__The exercise__
Give the data again exactly, from its opening line through the line in which "return plug" appears.

__Dataset excerpt__
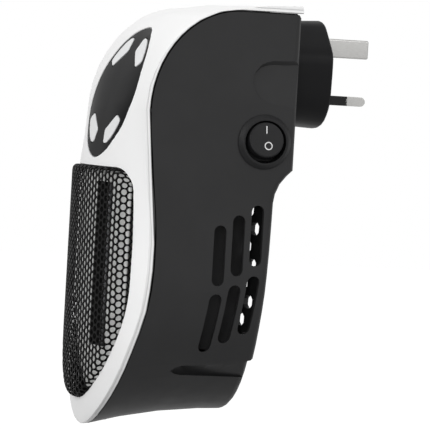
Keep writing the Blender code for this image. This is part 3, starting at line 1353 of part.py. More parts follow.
def plug_body():
    """The plug head with its rounded outline, and the neck that turns in the housing's back."""
    neck_end = INNER_BACK_Y - GAP
    rings = []
    for i in range(PLUG_EDGE_STEPS + 1):
        turn = math.pi / 2 * i / PLUG_EDGE_STEPS
        inset = PLUG_EDGE_RADIUS * (1 - math.sin(turn))
        rings.append(plug_ring(1 - inset / PLUG_RADIUS, -PLUG_EDGE_RADIUS * (1 - math.cos(turn))))
    rings.append(plug_ring(PLUG_ROOT_SHARE, -PLUG_LENGTH))
    verts, faces = skin(rings)
    plug = add_object("plug_body", verts, faces, PLUG_PLASTIC)
    fuse(plug, turned("plug neck", ((NECK_RADIUS, -PLUG_LENGTH + WALL), (NECK_RADIUS, neck_end)),
                      (0, 0, 0), (0, 1, 0), PLUG_PLASTIC, 40))
    cut(plug, turned("wire bore", ((NECK_BORE_RADIUS, neck_end - OVERRUN), (NECK_BORE_RADIUS, neck_end + NECK_BORE_DEPTH)),
                     (0, 0, 0), (0, 1, 0), PLUG_PLASTIC, SMALL_ROUND_STEPS))
    for name, x, z, width, height in pin_places():
        room = GAP if name == "earth" else SLEEVE_WALL + GAP
        tool = block(f"{name} pocket", (x - width / 2 - room, -PIN_ROOT_DEPTH - GAP, z - height / 2 - room),
                     (x + width / 2 + room, OVERRUN, z + height / 2 + room), PLUG_PLASTIC)
        cut(plug, tool)
    for side in (1, -1):
        radius = SCREW_SHANK_RADIUS + GAP
        cut(plug, turned(f"neck pilot {side}", ((radius, neck_end - OVERRUN), (radius, neck_end + SWIVEL_SCREW_LENGTH)),
                         (side * SWIVEL_SCREW_PLACE, 0, 0), (0, 1, 0), PLUG_PLASTIC, SMALL_ROUND_STEPS))
    return plug


def pin_places():
    """Pin axes and the sections that stand in the plug head, as (name, x, z, width, height)."""
    low = EARTH_RISE - PIN_PITCH_UP
    width, height = POWER_PIN_WIDTH - 2 * SLEEVE_WALL, POWER_PIN_HEIGHT - 2 * SLEEVE_WALL
    return (("earth", 0.0, EARTH_RISE, EARTH_PIN_WIDTH, EARTH_PIN_HEIGHT),
            ("live", PIN_PITCH_ACROSS / 2, low, width, height),
            ("neutral", -PIN_PITCH_ACROSS / 2, low, width, height))


def earth_pin():
    name, x, z, width, height = pin_places()[0]
    pin = block("earth_pin", (x - width / 2, -PIN_ROOT_DEPTH, z - height / 2),
                (x + width / 2, EARTH_PIN_LENGTH, z + height / 2), PIN_METAL)
    return soften(pin, PIN_TIP_BEVEL, 2)


def power_pin(name, x, z, width, height):
    """A pin with a slim root inside its sleeve and a full, round-nosed end."""
    start, full = -PIN_ROOT_DEPTH, SLEEVE_LENGTH + GAP
    nose = POWER_PIN_LENGTH
    radius = POWER_PIN_HEIGHT / 2
    rings = []
    stations = [(start, width, height), (full, width, height), (full, POWER_PIN_WIDTH, POWER_PIN_HEIGHT)]
    for i in range(4):
        turn = math.pi / 2 * i / 4
        stations.append((nose - radius + radius * math.sin(turn), POWER_PIN_WIDTH,
                         max(POWER_PIN_HEIGHT * math.cos(turn), GAP)))
    stations.append((nose, POWER_PIN_WIDTH, POWER_PIN_HEIGHT / 4))
    for y, wide, high in stations:
        rings.append([(x - wide / 2, y, z - high / 2), (x + wide / 2, y, z - high / 2),
                      (x + wide / 2, y, z + high / 2), (x - wide / 2, y, z + high / 2)])
    verts, faces = skin(rings)
    return add_object(name, verts, faces, PIN_METAL, smooth=False)


def pin_sleeve(name, x, z, width, height):
    """The insulating sleeve round a pin's root, flush with the pin's full end."""
    start, end = -PIN_ROOT_DEPTH, SLEEVE_LENGTH
    outer = frame_at(x, z, width + 2 * SLEEVE_WALL, height + 2 * SLEEVE_WALL)
    inner = frame_at(x, z, width + 2 * GAP, height + 2 * GAP)
    sleeve = prism(name, outer, start, end, 'Y', PLUG_PLASTIC)
    return cut(sleeve, prism(f"{name} bore", inner, start - OVERRUN, end + OVERRUN, 'Y', PLUG_PLASTIC))


def frame_at(x, z, width, height):
    return [(x + a, b) for a, b in frame_outline(width, height, z)]


def pins():
    earth_pin()
    for name, x, z, width, height in pin_places()[1:]:
        power_pin(f"{name}_pin", x, z, width, height)
        pin_sleeve(f"{name}_sleeve", x, z, width, height)


def swivel_plate():
    """The plate that keeps the neck in the housing's back."""
    start = INNER_BACK_Y - 2 * GAP - SWIVEL_PLATE_THICKNESS
    end = start + SWIVEL_PLATE_THICKNESS
    plate = turned("swivel_plate", ((NECK_BORE_RADIUS, start), (SWIVEL_PLATE_RADIUS, start),
                                    (SWIVEL_PLATE_RADIUS, end), (NECK_BORE_RADIUS, end)), (0, 0, 0), (0, 1, 0),
                   BLACK_PLASTIC, 28, closed=True)
    for side in (1, -1):
        radius = SCREW_SHANK_RADIUS + GAP
        cut(plate, turned(f"plate hole {side}", ((radius, start - OVERRUN), (radius, end + OVERRUN)),
                          (side * SWIVEL_SCREW_PLACE, 0, 0), (0, 1, 0), BLACK_PLASTIC, SMALL_ROUND_STEPS))
    return plate


def screw(name, seat, way, length):
    """A pan-head screw: its head rests on the seat and its shank runs along the way."""
    profile = ((SCREW_SHANK_RADIUS * 0.7, length), (SCREW_SHANK_RADIUS, length - SCREW_SHANK_RADIUS),
               (SCREW_SHANK_RADIUS, 0.0), (SCREW_HEAD_RADIUS, 0.0),
               (SCREW_HEAD_RADIUS, -SCREW_HEAD_HEIGHT * 0.6), (SCREW_HEAD_RADIUS * 0.7, -SCREW_HEAD_HEIGHT))
    return turned(name, profile, seat, way, STEEL, SMALL_ROUND_STEPS)


def screws():
    plate = INNER_BACK_Y - 3 * GAP - SWIVEL_PLATE_THICKNESS
    length = SWIVEL_PLATE_THICKNESS + SWIVEL_SCREW_LENGTH - OVERRUN / 2
    for name, side in (("swivel_screw_right", 1), ("swivel_screw_left", -1)):
        screw(name, (side * SWIVEL_SCREW_PLACE, plate, 0), (0, 1, 0), length)
    for name, x in screw_places():
        seat = (x, POST_SEAT_Y + WALL + GAP, CASE_SCREW_Z)
        screw(f"case_screw_{name}", seat, (0, -1, 0), WALL + POST_GRIP)
    seat_z = lip_seat_z() - GAP
    screw("case_screw_lip", (0, lip_screw_y(), seat_z), (0, 0, 1), lip_block_span()[1] - seat_z)


def main():
    clear_scene()
    rear_housing()
    front_cover()
    control_fascia()
    buttons()
    display_module()
    control_board()
    power_board()
    outlet_grille()
    outlet_baffle()
    heater_frame()
    heating_element()
    thermal_cutout()
    fan_shroud()
    fan_motor()
    motor_shaft()
    fan_impeller()
    switch_bezel()
    switch_body()
    rocker()
    plug_body()
    pins()
    swivel_plate()
    screws()


main()
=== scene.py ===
"""Looks of the plug-in fan heater: mouldings, control panel, perforated outlet, switch and plug.

Everything is in metres in the row frame. The origin is the centre of the plug's pin face, +Y runs
into the wall, the warm air leaves along -Y, +Z is up and the rocker switch is on the +X side.
"""

import json
import logging
import math
from collections.abc import Callable
from dataclasses import dataclass, field
from enum import Enum

import bpy
import numpy as np
from bpy.types import ID, Material, NodeSocket, NodeTree, Object
from mathutils import Matrix, Vector

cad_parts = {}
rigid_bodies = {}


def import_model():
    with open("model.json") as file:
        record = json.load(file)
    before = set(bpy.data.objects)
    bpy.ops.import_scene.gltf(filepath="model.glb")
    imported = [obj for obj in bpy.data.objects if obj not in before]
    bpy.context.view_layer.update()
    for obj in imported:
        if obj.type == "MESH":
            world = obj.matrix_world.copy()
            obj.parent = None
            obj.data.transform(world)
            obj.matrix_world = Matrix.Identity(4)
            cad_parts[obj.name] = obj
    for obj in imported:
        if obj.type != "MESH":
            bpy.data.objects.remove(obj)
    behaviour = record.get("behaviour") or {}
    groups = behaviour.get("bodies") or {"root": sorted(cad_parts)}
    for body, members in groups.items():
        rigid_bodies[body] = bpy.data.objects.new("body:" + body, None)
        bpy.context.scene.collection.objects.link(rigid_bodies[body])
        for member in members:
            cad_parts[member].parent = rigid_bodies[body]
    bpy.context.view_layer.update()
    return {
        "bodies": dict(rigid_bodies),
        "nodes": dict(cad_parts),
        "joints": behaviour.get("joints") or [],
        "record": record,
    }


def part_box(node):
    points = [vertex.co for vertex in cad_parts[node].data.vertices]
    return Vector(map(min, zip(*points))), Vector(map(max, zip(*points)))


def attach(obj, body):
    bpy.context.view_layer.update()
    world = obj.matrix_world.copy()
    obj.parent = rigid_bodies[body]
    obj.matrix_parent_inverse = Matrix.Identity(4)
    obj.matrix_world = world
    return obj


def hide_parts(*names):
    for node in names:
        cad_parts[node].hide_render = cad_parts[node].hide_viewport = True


logging.basicConfig(level=logging.INFO, format="%(message)s")
LOG = logging.getLogger("fan heater")
MM = 0.001

# The casing's sides: half their width at the back, where the back lies, and how they close towards the front.
HALF_WIDTH = 42.0 * MM
BACK_Y = -22.2 * MM
TAPER = 0.040

# Marks that the meshes carry for their finishes, which also place painted shade: the distance from the
# cover's parting line, and the walls of the baffle's window.
SEAM_RUN = "from_seam"
WINDOW_SHADE = "window_shade"

# Finishes: how large the soft patches of colour and gloss are, and how far they vary.
CLOUD = 18 * MM
PATCH = 6 * MM
GLOSS_PLAY = (-0.03, 0.03)
PALE_PLAY = (0.985, 1.01)


# ---- working with pieces

class Pick(Enum):
    """What an edit-mode selection is made of."""

    VERTS = "VERT"
    EDGES = "EDGE"


def deselect_all() -> None:
    """Leave nothing selected."""
    for other in bpy.context.selected_objects:
        other.select_set(False)


def make_active(piece: Object) -> None:
    """Select one piece alone and make it the active one."""
    if bpy.context.mode != 'OBJECT':
        bpy.ops.object.mode_set(mode='OBJECT')
    deselect_all()
    piece.select_set(True)
    bpy.context.view_layer.objects.active = piece


def edit_whole(piece: Object) -> None:
    """Enter edit mode with the whole piece selected."""
    make_active(piece)
    bpy.ops.object.mode_set(mode='EDIT')
    bpy.ops.mesh.select_all(action='SELECT')


def leave_edit() -> None:
    """Back to object mode."""
    bpy.ops.object.mode_set(mode='OBJECT')


def weld(piece: Object, reach: float) -> None:
    """Join the points of a piece that lie close together.

    Args:
        piece: the piece to weld.
        reach: points closer than this become one.
    """
    edit_whole(piece)
    bpy.ops.mesh.remove_doubles(threshold=reach)
    leave_edit()


def apply_all(piece: Object) -> None:
    """Apply a piece's modifiers in their order."""
    make_active(piece)
    for step in list(piece.modifiers):
        bpy.ops.object.modifier_apply(modifier=step.name)


def settle(piece: Object) -> None:
    """Put a piece's place into its mesh, so that its object sits at the origin."""
    make_active(piece)
    bpy.ops.object.transform_apply(location=True, rotation=True, scale=True)


def added(name: str, data: ID) -> Object:
    """A new object of the scene that shows some data."""
    piece = bpy.data.objects.new(name, data)
    bpy.context.scene.collection.objects.link(piece)
    return piece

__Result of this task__
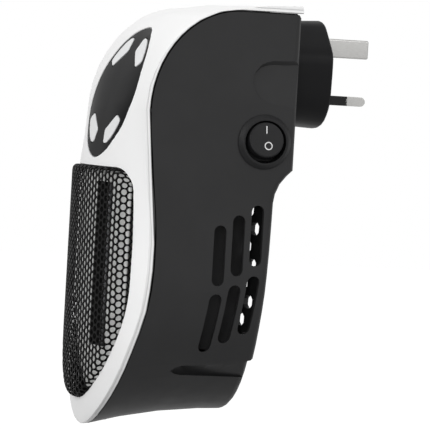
Keep writing the Blender code for this image. This is part 3, starting at line 1353 of part.py. More parts follow.
def plug_body():
    """The plug head with its rounded outline, and the neck that turns in the housing's back."""
    neck_end = INNER_BACK_Y - GAP
    rings = []
    for i in range(PLUG_EDGE_STEPS + 1):
        turn = math.pi / 2 * i / PLUG_EDGE_STEPS
        inset = PLUG_EDGE_RADIUS * (1 - math.sin(turn))
        rings.append(plug_ring(1 - inset / PLUG_RADIUS, -PLUG_EDGE_RADIUS * (1 - math.cos(turn))))
    rings.append(plug_ring(PLUG_ROOT_SHARE, -PLUG_LENGTH))
    verts, faces = skin(rings)
    plug = add_object("plug_body", verts, faces, PLUG_PLASTIC)
    fuse(plug, turned("plug neck", ((NECK_RADIUS, -PLUG_LENGTH + WALL), (NECK_RADIUS, neck_end)),
                      (0, 0, 0), (0, 1, 0), PLUG_PLASTIC, 40))
    cut(plug, turned("wire bore", ((NECK_BORE_RADIUS, neck_end - OVERRUN), (NECK_BORE_RADIUS, neck_end + NECK_BORE_DEPTH)),
                     (0, 0, 0), (0, 1, 0), PLUG_PLASTIC, SMALL_ROUND_STEPS))
    for name, x, z, width, height in pin_places():
        room = GAP if name == "earth" else SLEEVE_WALL + GAP
        tool = block(f"{name} pocket", (x - width / 2 - room, -PIN_ROOT_DEPTH - GAP, z - height / 2 - room),
                     (x + width / 2 + room, OVERRUN, z + height / 2 + room), PLUG_PLASTIC)
        cut(plug, tool)
    for side in (1, -1):
        radius = SCREW_SHANK_RADIUS + GAP
        cut(plug, turned(f"neck pilot {side}", ((radius, neck_end - OVERRUN), (radius, neck_end + SWIVEL_SCREW_LENGTH)),
                         (side * SWIVEL_SCREW_PLACE, 0, 0), (0, 1, 0), PLUG_PLASTIC, SMALL_ROUND_STEPS))
    return plug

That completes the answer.